On Tuesday Ali Saeedi, Supreme Leader Ali Khamenei's representative to the Revolutionary Guards claimed that clip has been taken out of context, but Wednesday another longer video, 19 minutes long, emerged on YouTube showing Saeedi speaking at the same meeting, alongside Jafari. The former conservative politician and journalist Mohammad Nourizad published both on this Facebook page.

In the clip which Ali Saeedi calls “private,” he provides a more accurate timeframe of when the meeting took place. In his speech he refers to the Supreme Leader’s sermon at the “last” Friday Prayers in which Khamenei noted a difference of opinion with former President Akbar Hashemi Rafsanjani over Mahmoud Ahmadinejad. Khamenei delivered the sermon in question June 19, 2009 and as a result the meeting with the senior Revolutionary Guards’ commanders must have taken place on or around June 26th.

In the video Saeedi emphasizes the necessity of absolute obedience to the Supreme Leader, and informs his audience that Khamenei is happy with the results of the election and adds that the victory of Ahmadinejad has made God happy, too.
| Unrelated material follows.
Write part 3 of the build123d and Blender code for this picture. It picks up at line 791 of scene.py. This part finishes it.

By declaring explicitly that Khamenei supported Ahmadinejad, he makes it clear that opposing Ahmadinejad meant opposing the Supreme Leader.

What makes this disclosures important is that Guards officials have repeatedly denied any involvement in the disputed election results of 2009, while their private remarks make clear they were pursuing a strict political outcome and openly discussing what result they could or could not accept, regardless of actual electoral results.
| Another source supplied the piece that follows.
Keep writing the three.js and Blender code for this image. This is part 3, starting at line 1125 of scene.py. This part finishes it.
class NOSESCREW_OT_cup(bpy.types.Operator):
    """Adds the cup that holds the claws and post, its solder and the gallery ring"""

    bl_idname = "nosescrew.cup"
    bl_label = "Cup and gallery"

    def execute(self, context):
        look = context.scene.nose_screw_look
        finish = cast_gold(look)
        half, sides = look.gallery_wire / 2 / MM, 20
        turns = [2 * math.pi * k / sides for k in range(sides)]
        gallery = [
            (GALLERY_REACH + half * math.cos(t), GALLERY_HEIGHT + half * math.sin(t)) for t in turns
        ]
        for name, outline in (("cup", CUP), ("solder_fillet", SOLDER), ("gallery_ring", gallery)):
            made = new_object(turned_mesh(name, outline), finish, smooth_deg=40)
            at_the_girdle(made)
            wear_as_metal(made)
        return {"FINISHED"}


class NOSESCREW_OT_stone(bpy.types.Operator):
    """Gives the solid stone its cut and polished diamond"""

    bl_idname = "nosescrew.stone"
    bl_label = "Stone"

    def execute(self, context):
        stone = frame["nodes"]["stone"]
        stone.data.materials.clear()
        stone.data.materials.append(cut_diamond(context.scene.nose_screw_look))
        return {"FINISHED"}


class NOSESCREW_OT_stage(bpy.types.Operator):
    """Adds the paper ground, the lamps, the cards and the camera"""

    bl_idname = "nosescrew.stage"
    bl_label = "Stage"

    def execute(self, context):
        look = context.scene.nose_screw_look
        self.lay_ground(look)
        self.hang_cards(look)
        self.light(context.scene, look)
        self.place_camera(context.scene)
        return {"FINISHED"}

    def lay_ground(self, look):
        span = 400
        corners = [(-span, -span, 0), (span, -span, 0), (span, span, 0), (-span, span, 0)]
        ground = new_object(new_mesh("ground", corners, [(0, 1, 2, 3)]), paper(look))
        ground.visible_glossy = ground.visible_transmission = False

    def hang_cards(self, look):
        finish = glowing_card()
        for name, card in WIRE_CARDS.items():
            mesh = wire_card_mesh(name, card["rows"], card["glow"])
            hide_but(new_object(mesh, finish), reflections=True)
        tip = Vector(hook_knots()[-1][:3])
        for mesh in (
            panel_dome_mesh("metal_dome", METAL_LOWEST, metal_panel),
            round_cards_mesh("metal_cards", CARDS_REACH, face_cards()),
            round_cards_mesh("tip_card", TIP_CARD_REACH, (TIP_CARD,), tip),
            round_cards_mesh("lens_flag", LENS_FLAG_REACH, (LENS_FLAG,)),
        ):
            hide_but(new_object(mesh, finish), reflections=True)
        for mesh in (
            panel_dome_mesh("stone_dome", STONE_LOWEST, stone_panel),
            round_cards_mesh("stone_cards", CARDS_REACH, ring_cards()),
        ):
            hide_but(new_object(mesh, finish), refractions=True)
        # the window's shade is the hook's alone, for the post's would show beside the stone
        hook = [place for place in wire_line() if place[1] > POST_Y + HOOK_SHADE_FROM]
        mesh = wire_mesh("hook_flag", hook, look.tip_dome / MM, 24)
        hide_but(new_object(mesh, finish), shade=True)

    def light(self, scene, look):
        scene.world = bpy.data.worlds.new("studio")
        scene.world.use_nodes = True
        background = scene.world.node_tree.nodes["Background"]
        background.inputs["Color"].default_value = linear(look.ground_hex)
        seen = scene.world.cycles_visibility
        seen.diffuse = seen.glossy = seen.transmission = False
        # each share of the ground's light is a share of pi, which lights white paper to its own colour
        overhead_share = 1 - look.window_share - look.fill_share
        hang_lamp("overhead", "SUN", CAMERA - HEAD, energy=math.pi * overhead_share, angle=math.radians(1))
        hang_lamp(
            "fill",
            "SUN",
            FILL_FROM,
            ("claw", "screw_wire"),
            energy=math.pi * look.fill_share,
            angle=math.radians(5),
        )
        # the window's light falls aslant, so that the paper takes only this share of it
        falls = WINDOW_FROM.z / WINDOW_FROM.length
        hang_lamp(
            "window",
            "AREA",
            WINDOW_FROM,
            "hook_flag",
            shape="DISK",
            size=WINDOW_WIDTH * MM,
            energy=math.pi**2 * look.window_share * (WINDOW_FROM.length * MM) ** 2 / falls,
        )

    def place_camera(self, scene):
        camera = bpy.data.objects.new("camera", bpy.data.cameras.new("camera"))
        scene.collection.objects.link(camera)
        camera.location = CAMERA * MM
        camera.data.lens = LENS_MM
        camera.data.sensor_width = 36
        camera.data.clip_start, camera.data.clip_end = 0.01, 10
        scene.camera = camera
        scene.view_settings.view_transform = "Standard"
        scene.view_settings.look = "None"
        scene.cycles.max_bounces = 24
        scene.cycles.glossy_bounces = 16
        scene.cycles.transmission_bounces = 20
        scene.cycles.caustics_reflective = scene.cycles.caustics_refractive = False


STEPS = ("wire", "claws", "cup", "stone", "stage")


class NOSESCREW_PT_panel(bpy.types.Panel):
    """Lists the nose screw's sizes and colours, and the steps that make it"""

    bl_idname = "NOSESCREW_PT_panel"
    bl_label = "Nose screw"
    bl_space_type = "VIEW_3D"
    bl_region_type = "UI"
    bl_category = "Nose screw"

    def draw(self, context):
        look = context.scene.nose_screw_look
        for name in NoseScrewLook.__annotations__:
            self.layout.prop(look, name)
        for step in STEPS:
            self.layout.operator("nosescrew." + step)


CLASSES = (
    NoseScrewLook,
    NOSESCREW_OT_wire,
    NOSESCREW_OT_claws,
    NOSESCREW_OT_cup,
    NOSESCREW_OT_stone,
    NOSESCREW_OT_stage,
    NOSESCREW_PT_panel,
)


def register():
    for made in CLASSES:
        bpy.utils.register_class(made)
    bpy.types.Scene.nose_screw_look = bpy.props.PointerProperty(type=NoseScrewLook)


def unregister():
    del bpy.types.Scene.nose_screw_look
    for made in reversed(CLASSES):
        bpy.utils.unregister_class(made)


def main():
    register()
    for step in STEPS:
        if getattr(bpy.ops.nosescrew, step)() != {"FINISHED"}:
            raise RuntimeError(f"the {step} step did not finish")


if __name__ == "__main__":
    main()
Another interesting point is that during the past three years Ali Saeedi has repeatedly expressed remorse for his past support of Ahmadinejad. After Ahmadinejad sulked and stayed home to protest in the spring of 2011 to protest Khamenei’s veto over a cabinet appointment, Saeedi became a vocal critic of Ahmadinejad. In an interview in October 2011 he said that he had no way to know beforehand that Ahmadinejad would turn out this way.

In the new video, Khamenei’s representative talks about the early history of Islam and the emergence of Shi`ism to criticize those who believe that religion must be separated from governance. In the past few years a hardline coalition called the Endurance Front has been the most vocal proponent of establishing a “pure Islam” and shunning the albeit limited provisions for democratic elections that the Iranian Constitution includes. Saeedi’s beliefs, as revealed by the video, are very close to this extremist group.

He argues that reformists oppose the principle that religion must rule the government and bemoans the fact that these groups can freely participate in political activities. He adds that even in the United States such freedom does not exist and that it must end in Iran as well.

Saeedi classifies as part of this opposition even some state institutions such as the Expediency Council, then chaired by former President Rafsanjani and its Strategic Studies Center which was headed by current president Hassan Rouhani. He also harshly criticizes some political groups that want to relax persecution of religious minorities such as Baha’is.

On the whole Saeedi’s remarks help us to understand the background to the current positions of the Revolutionary Guards against the government of President Rouhani and the deep gap that divides them.

Saeedi also complains that certain political figures publicly express their differences of opinion with Khamenei and declares that God has commanded that one must obey the leader in every sphere. He stresses that even in foreign policy once the leader declares his position no one has the right to publicly oppose him.

It seems that Saeedi expects colorful upheavals in Iran. He states in the video that as long as the situation is white or yellow, the Revolutionary Guards have nothing to worry about but if it moves towards orange or red then it is time worry.

He then makes it clear that the Revolutionary Guards have no intention of staying away from politics. The Guards have 10 million people in their various organization, he states, and they must organize them and bring order to the political arena.

At the end of his speech he complains that some commanders were nodding off as he was talking but jokes that “it encourages me that some people sleep comfortably even when I was talking with such intensity and passion.”